In September 1943, Sackville was part of an escort group in the combined westbound convoys called ON. 202 and ONS. 18. (These ill-fated convoys became the victims of the first use of acoustic torpedoes. These advanced torpedoes were a German invention which had sensors to detect engine noise and could home in on the noise a ship made when underway. A lot did not work, but at first there was little Allied defence against them.)

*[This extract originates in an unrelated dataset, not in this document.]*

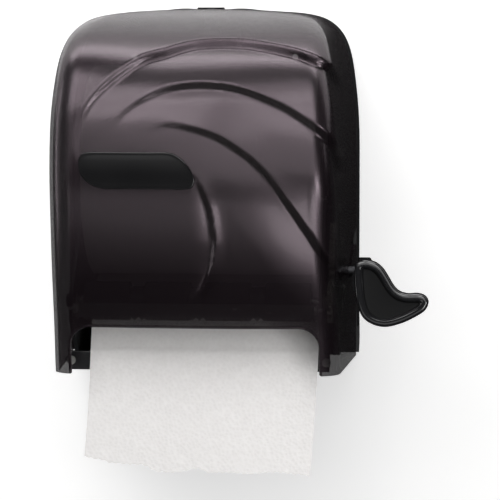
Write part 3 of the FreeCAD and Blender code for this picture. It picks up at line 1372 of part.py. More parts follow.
def towel_web():
    """The paper between the roll and the rail: a straight run, a bend round the pinch roller and a straight run."""
    gap = float(S.nip_gap) / 2
    thick = float(S.towel_thickness) / 4
    bend = float(S.pinch_radius) + gap
    roll = (float(S.roll_depth), float(S.roll_height), float(S.roll_radius) + float(S.towel_gap))
    pinch = (float(PINCH_DEPTH), float(PINCH_HEIGHT), bend)
    across = pinch[0] - roll[0]
    down = roll[1] - pinch[1]
    distance = math.hypot(across, down)
    heading = math.atan2(-down, across)
    turn = math.asin((roll[2] + pinch[2]) / distance)
    run = heading + turn
    normal = (-math.sin(run), math.cos(run))
    leave = (roll[0] - normal[0] * roll[2], roll[1] - normal[1] * roll[2])
    meet = (pinch[0] + normal[0] * pinch[2], pinch[1] + normal[1] * pinch[2])
    rail_edge = (float(S.rail_front + S.towel_gap), float(S.rail_height))
    to_rail = (rail_edge[0] - pinch[0], rail_edge[1] - pinch[1])
    reach = math.hypot(*to_rail)
    fall_angle = math.atan2(to_rail[1], to_rail[0]) - math.acos(bend / reach) * -1
    part_point = (pinch[0] + bend * math.cos(fall_angle), pinch[1] + bend * math.sin(fall_angle))
    start_angle = math.atan2(meet[1] - pinch[1], meet[0] - pinch[0])
    middle_angle = (start_angle + fall_angle) / 2
    middle = (pinch[0] + bend * math.cos(middle_angle), pinch[1] + bend * math.sin(middle_angle))

    def at(point):
        return Vector(float(TOWEL_LEFT), -point[0], float(level(as_length(point[1]))))

    path = Part.Wire([
        Part.LineSegment(at(leave), at(meet)).toShape(),
        Part.Arc(at(meet), at(middle), at(part_point)).toShape(),
        Part.LineSegment(at(part_point), at(rail_edge)).toShape(),
    ])
    band = path.makeOffset2D(thick, 0, True, True)
    solid = band if band.ShapeType == "Face" else Part.Face(band)
    return solid.extrude(Vector(float(TOWEL_RIGHT - TOWEL_LEFT), 0, 0))


keep(shaped("towel_web", towel_web()), "towel_web")


def towel_sheet():
    """The hanging end: it leaves the rail's edge and hangs with a slight forward curl."""
    top = float(level(S.rail_height - S.overrun))
    low = float(level(-S.towel_drop))
    back = -float(S.rail_front + S.towel_gap)
    curl = float(S.towel_curl)
    thick = float(S.towel_thickness)
    x = float(TOWEL_LEFT)

    def sheet_line(offset):
        return Part.Arc(
            Vector(x, back - offset, top),
            Vector(x, back - offset - curl / 4, (top + low) / 2),
            Vector(x, back - offset - curl, low),
        )

    near = sheet_line(0.0)
    front = sheet_line(thick)
    edges = [
        near.toShape(),
        Part.LineSegment(near.EndPoint, front.EndPoint).toShape(),
        front.toShape(),
        Part.LineSegment(front.StartPoint, near.StartPoint).toShape(),
    ]
    face = Part.Face(Part.Wire(Part.__sortEdges__(edges)))
    return face.extrude(Vector(float(TOWEL_RIGHT - TOWEL_LEFT), 0, 0))


keep(shaped("towel_sheet", towel_sheet()), "towel_sheet")

# Every object is sound before anything is written
doc.recompute()
for item in doc.Objects:
    if "Invalid" in item.State or "Error" in item.State:
        raise RuntimeError(f"{item.Label} is {item.State}")
for node in NODES:
    if node.Shape.isNull() or not node.Shape.isValid() or not node.Shape.Solids:
        raise RuntimeError(f"{node.Label} has no sound solid")
os.makedirs("parts", exist_ok=True)
for node in NODES:
    node.Shape.exportStep(f"parts/{node.Label}.step")
    print(node.Label, len(node.Shape.Solids), round(node.Shape.Volume))
print(len(NODES), "sub-parts")
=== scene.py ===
"""Lever dispenser for rolled paper towels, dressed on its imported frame.

Metres throughout. The wall is y = 0, the front looks along -Y, the lever is at +X and +Z is up. Heights are
measured from the bottom edge of the case, which lies 175 mm below the middle of the wall fixing.
"""

import logging
import math
from dataclasses import dataclass
from enum import Enum
from typing import Any, Callable, Sequence

import bmesh
import bpy
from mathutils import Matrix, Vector
from mathutils.kdtree import KDTree

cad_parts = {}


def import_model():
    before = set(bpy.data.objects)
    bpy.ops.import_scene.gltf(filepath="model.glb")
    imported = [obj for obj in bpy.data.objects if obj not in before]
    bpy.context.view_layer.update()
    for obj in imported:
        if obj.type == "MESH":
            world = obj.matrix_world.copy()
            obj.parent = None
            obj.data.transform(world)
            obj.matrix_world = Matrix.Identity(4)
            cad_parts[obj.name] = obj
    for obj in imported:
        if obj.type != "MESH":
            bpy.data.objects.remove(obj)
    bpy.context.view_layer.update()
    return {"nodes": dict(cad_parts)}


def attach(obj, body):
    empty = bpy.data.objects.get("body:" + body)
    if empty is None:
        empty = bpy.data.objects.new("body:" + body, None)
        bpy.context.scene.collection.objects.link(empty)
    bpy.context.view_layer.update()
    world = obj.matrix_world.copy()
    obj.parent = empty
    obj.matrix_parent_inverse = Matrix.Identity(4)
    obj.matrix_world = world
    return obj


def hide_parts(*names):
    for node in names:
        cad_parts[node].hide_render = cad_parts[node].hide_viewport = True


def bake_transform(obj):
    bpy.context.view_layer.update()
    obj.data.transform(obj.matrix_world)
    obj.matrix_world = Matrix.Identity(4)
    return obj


LOG = logging.getLogger("towel_dispenser")
MM = 0.001
FIXING_HEIGHT = 0.175
EMBOSSED_CELLS = 330.0
Point2 = tuple[float, float]
Point3 = tuple[float, float, float]
Colour = tuple[float, float, float]


def point_at(x: float, depth: float, height: float) -> Vector:
    """The point at a place along the wall, a depth from it and a height above the case's bottom."""
    return Vector((x, -depth, height - FIXING_HEIGHT))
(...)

In addition to several merchant ships, four of the escort vessels were torpedoed and sunk: the British frigate HMS Lagan; the four-stack (four funnels) destroyer HMCS St. Croix; the British corvette HMS Polyanthus and the British frigate HMS Itchen. Itchen was carrying survivors from the first two ships to go down and when she, too, was torpedoed, there was heavy loss of life. When Itchen blew up, pieces of her superstructure landed on the Canadian corvette HMCS Morden. It was during the enemy action prior to the sinking of HMS Itchen that Sackville, after firing depth charges, experienced a tremendous explosion and it was thought the depth charges had detonated a torpedo close alongside. Sackville’s number one boiler was severely damaged. (The boiler was never replaced, which meant she had space on board to be used after the war. In fact, this wartime combat event contributed to Sackville’s escape from the scrap yard and is just one reason why we can still visit her today.)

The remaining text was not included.